EXERCISE DIRECTIONS:
Write out the listing below again, precisely as it is given.
* * * * * * *
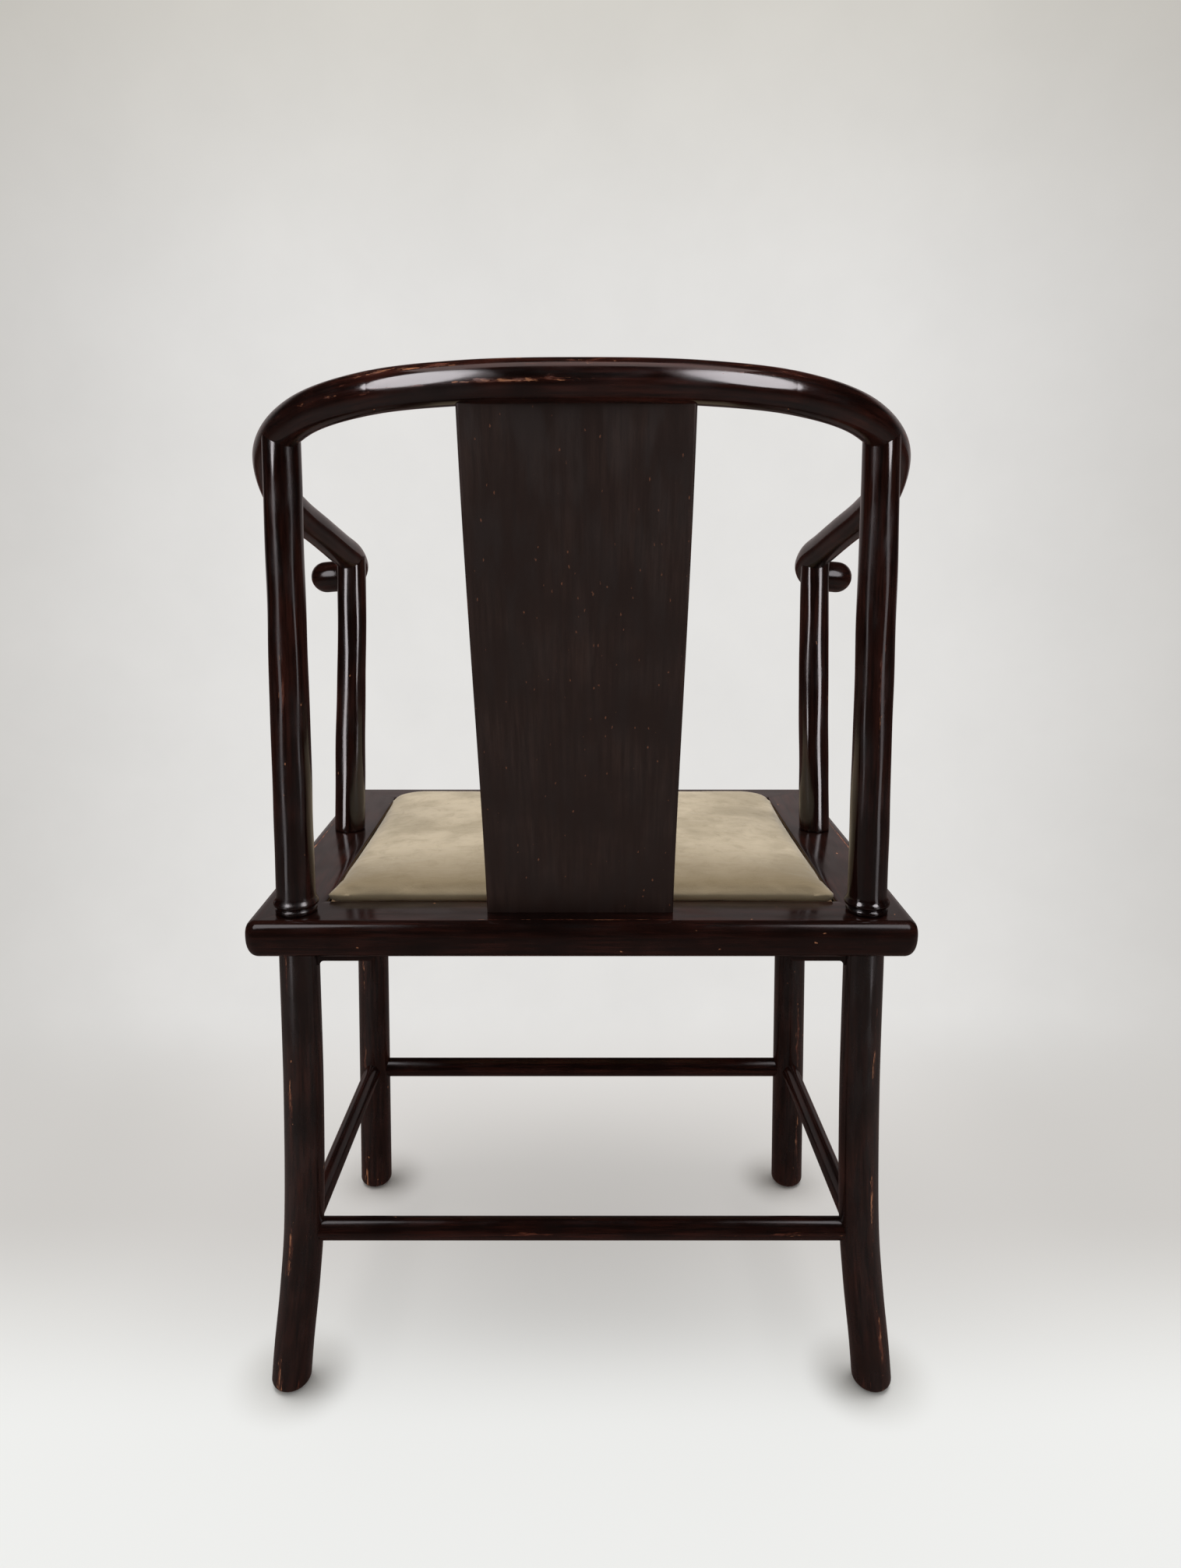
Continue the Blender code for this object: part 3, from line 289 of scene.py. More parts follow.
effects = {
    "grainDetail": 6.0, "grainRoughness": 0.62, "grainRange": (0.30, 0.72),
    "rubDetail": 8.0, "rubRoughness": 0.66, "rubDistortion": 0.25, "rubLift": 0.20,
    "chipStretch": 2.0, "chipWobble": 0.3, "chipWobbleScale": 5.0, "chipWobbleDetail": 3.0, "chipCore": 0.5,
    # size, stretch and detail of each layer of relief
    "relief": {"Wave": (0.016, 2.6, 1.0), "Grain": (0.0016, 14.0, 3.0), "Peel": (0.0028, 1.0, 2.0)},
}


def makeGrainGroup():
    # streaks along the grain: noise on stretched coordinates
    group, given, out = newGroup("grainStreaks", "Place", ("Size", "Stretch"), "Streak")
    place = stretched(group, given["Place"], given["Size"], given["Stretch"])
    noise = noiseAt(group, place, 1.0, effects["grainDetail"], effects["grainRoughness"])
    group.links.new(ramp(group, noise, *effects["grainRange"]), out)
    return group


def makeRubGroup():
    # worn places: broken noise that passes a level, and the piece's own rubbing lifts the noise
    group, given, out = newGroup("rubbedPlaces", "Place", ("Rub", "Size", "Stretch", "Level", "Softness"),
                                 "Mask")
    place = stretched(group, given["Place"], given["Size"], given["Stretch"])
    noise = noiseAt(group, place, 1.0, effects["rubDetail"], effects["rubRoughness"],
                    effects["rubDistortion"])
    lifted = plus(group, noise, times(group, given["Rub"], effects["rubLift"]))
    over = mathNode(group, "SUBTRACT", lifted, given["Level"])
    group.links.new(mathNode(group, "DIVIDE", over, given["Softness"], clamp=True), out)
    return group


def makeChipGroup():
    # small chips: the middles of wobbled cells, kept in the share of the cells that the spread gives
    group, given, out = newGroup("smallChips", "Place", ("Size", "Radius", "Spread"), "Mask")
    place = stretched(group, given["Place"], given["Size"], effects["chipStretch"])
    wobble = addNode(group, "TexNoise", {"Vector": place, "Scale": effects["chipWobbleScale"],
                                         "Detail": effects["chipWobbleDetail"]})
    shift = addNode(group, "VectorMath", {0: wobble.outputs["Color"], "Scale": effects["chipWobble"]},
                    operation="SCALE")
    moved = vectorNode(group, "ADD", place, shift.outputs[0])
    cells = addNode(group, "TexVoronoi", {"Vector": moved, "Scale": 1.0})
    core = times(group, given["Radius"], effects["chipCore"])
    dots = ramp(group, cells.outputs["Distance"], given["Radius"], core)
    tone = addNode(group, "SeparateColor", {"Color": cells.outputs["Color"]})
    kept = mathNode(group, "LESS_THAN", tone.outputs["Red"], given["Spread"])
    group.links.new(times(group, dots, kept), out)
    return group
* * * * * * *
RESULT FOR THIS TASK:
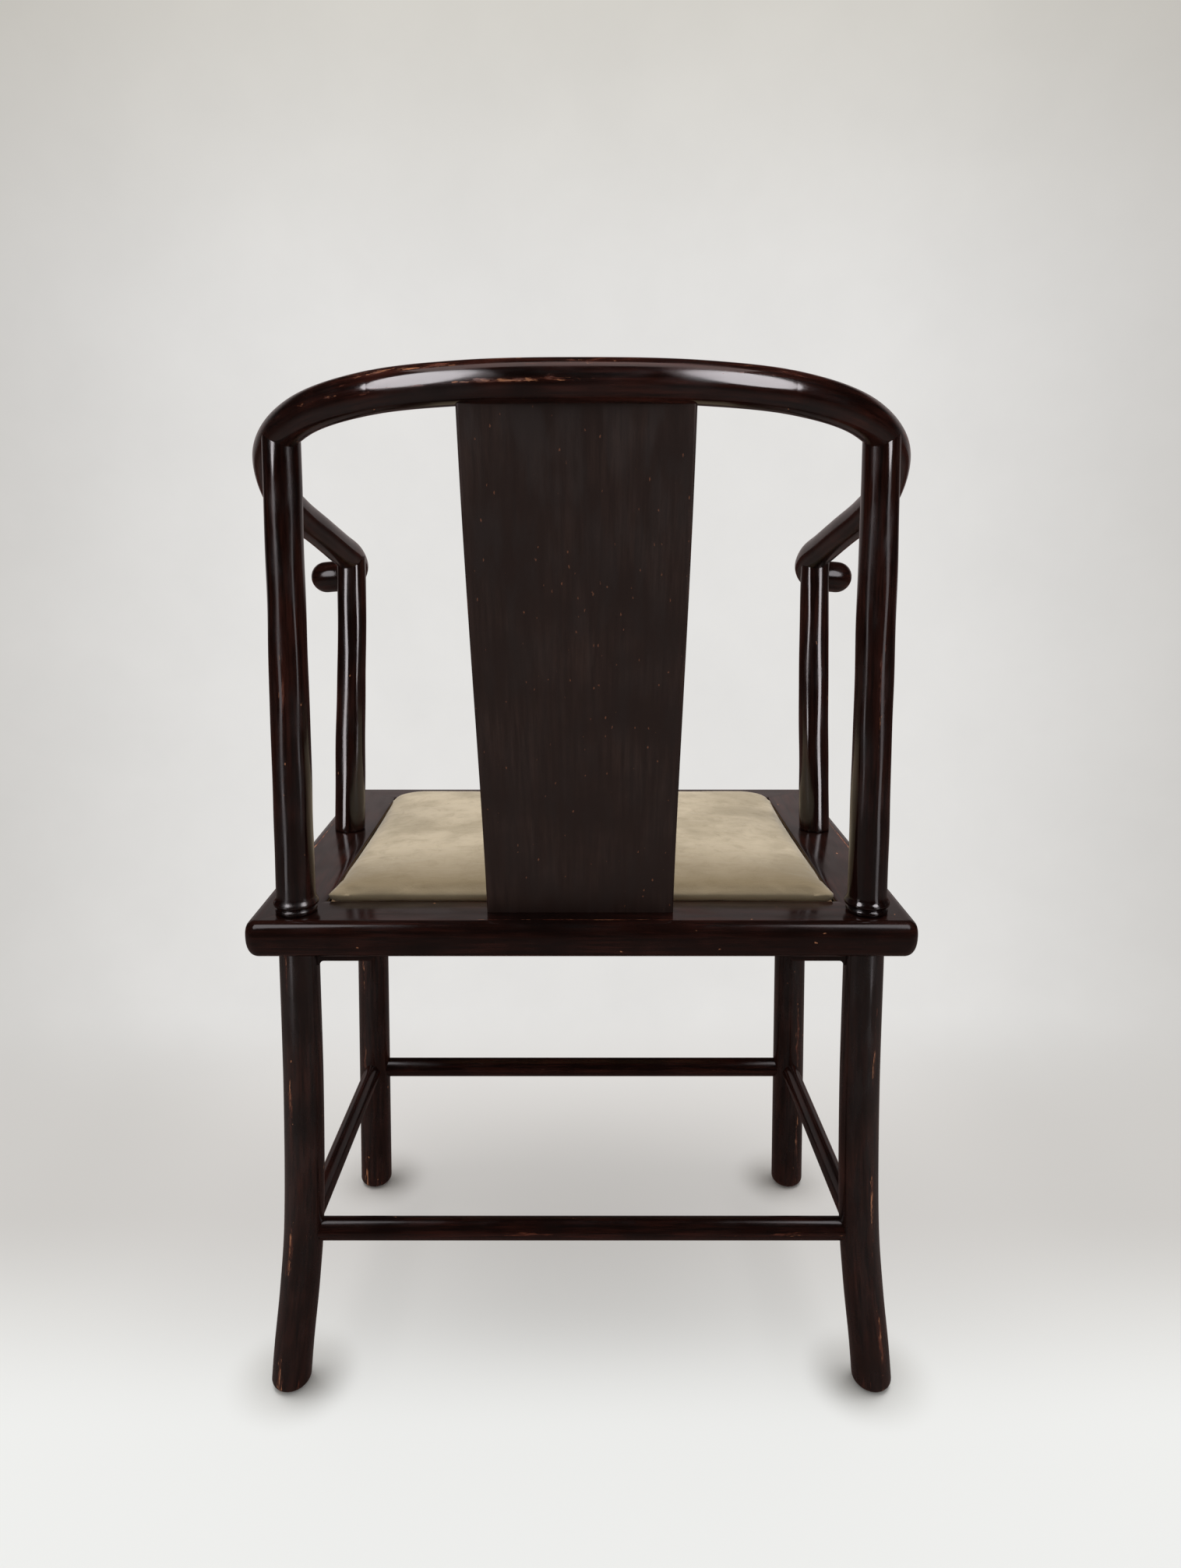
Continue the Blender code for this object: part 3, from line 289 of scene.py. More parts follow.
effects = {
    "grainDetail": 6.0, "grainRoughness": 0.62, "grainRange": (0.30, 0.72),
    "rubDetail": 8.0, "rubRoughness": 0.66, "rubDistortion": 0.25, "rubLift": 0.20,
    "chipStretch": 2.0, "chipWobble": 0.3, "chipWobbleScale": 5.0, "chipWobbleDetail": 3.0, "chipCore": 0.5,
    # size, stretch and detail of each layer of relief
    "relief": {"Wave": (0.016, 2.6, 1.0), "Grain": (0.0016, 14.0, 3.0), "Peel": (0.0028, 1.0, 2.0)},
}


def makeGrainGroup():
    # streaks along the grain: noise on stretched coordinates
    group, given, out = newGroup("grainStreaks", "Place", ("Size", "Stretch"), "Streak")
    place = stretched(group, given["Place"], given["Size"], given["Stretch"])
    noise = noiseAt(group, place, 1.0, effects["grainDetail"], effects["grainRoughness"])
    group.links.new(ramp(group, noise, *effects["grainRange"]), out)
    return group


def makeRubGroup():
    # worn places: broken noise that passes a level, and the piece's own rubbing lifts the noise
    group, given, out = newGroup("rubbedPlaces", "Place", ("Rub", "Size", "Stretch", "Level", "Softness"),
                                 "Mask")
    place = stretched(group, given["Place"], given["Size"], given["Stretch"])
    noise = noiseAt(group, place, 1.0, effects["rubDetail"], effects["rubRoughness"],
                    effects["rubDistortion"])
    lifted = plus(group, noise, times(group, given["Rub"], effects["rubLift"]))
    over = mathNode(group, "SUBTRACT", lifted, given["Level"])
    group.links.new(mathNode(group, "DIVIDE", over, given["Softness"], clamp=True), out)
    return group


def makeChipGroup():
    # small chips: the middles of wobbled cells, kept in the share of the cells that the spread gives
    group, given, out = newGroup("smallChips", "Place", ("Size", "Radius", "Spread"), "Mask")
    place = stretched(group, given["Place"], given["Size"], effects["chipStretch"])
    wobble = addNode(group, "TexNoise", {"Vector": place, "Scale": effects["chipWobbleScale"],
                                         "Detail": effects["chipWobbleDetail"]})
    shift = addNode(group, "VectorMath", {0: wobble.outputs["Color"], "Scale": effects["chipWobble"]},
                    operation="SCALE")
    moved = vectorNode(group, "ADD", place, shift.outputs[0])
    cells = addNode(group, "TexVoronoi", {"Vector": moved, "Scale": 1.0})
    core = times(group, given["Radius"], effects["chipCore"])
    dots = ramp(group, cells.outputs["Distance"], given["Radius"], core)
    tone = addNode(group, "SeparateColor", {"Color": cells.outputs["Color"]})
    kept = mathNode(group, "LESS_THAN", tone.outputs["Red"], given["Spread"])
    group.links.new(times(group, dots, kept), out)
    return group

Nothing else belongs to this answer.